When Josephine Blanco saw the twin-engined silver plane, Amelia and Fred had been flying for twenty-six consecutive hours and for 4,000 futile miles.  The sight of the island that was Saipan must have cheered the fliers with renewed hope for safety, and for life itself.

When they survived the crash landing in Tanapag Harbor only to be taken into custody as spies, their joy must have turned to inexplicable bitterness: they had been saved not for life, but for death before a Japanese firing squad.

With the exception of a few details, this headline from the San Mateo Times of July 1, 1960, is as true today as it was then.

For Amelia, who once had said to her husband, I don’t want to go; but when I do, I’d like to go in my plane — quickly,the last word of her wish must have struck her now with sudden and ironic force.

Yet, as she had so often before, Amelia Earhart must have met this challenge with stubborn self-control and resolute courage.  For here at last was her unmistakable, but irrefutable, fate.
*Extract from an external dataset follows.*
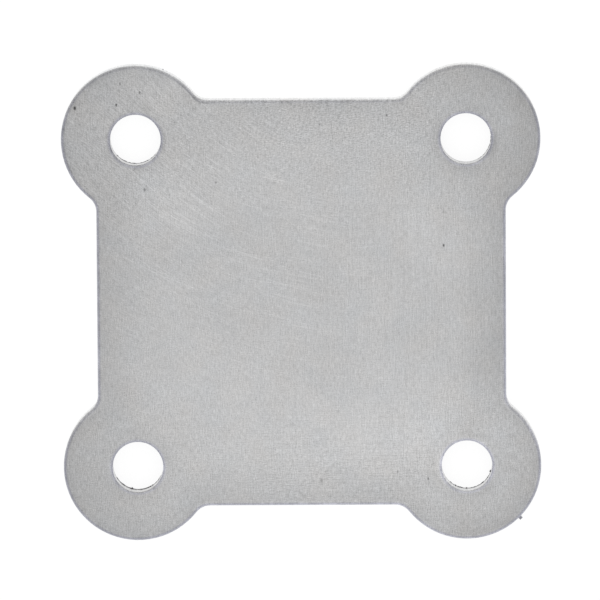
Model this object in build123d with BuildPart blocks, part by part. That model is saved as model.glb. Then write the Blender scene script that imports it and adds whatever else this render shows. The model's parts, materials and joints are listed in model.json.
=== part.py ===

Thus ended Daughter of the Sky.  Though it was riddled with erroneous conclusions and wild speculation, its most important feature, Josephine Blanco’s eyewitness sighting of Earhart and Noonan on Saipan in the summer of 1937, was quite real — and this reality launched the modern-day search for Amelia Earhart.  

Few, and mainly those who read this blog regularly, know about the vital role that San Mateo Times reporter Linwood Day played in the earliest days of the Earhart investigation, newly launched by virtue of the blockbuster revelations in Daughter of the Sky.  Day’s Earhart series reached its zenith on July 1, 1960, when the Times front page announced in 100-point headlines, all caps, “AMELIA EARHART MYSTERY IS SOLVED.” 

Fred Goerner was already on Saipan in the midst of his first witness investigation, and in six years his book, The Search for Amelia Earhart, would sell more than 400,000 copies, only to be trashed by Time magazine as a work that “barely hangs together.”  The rest is history.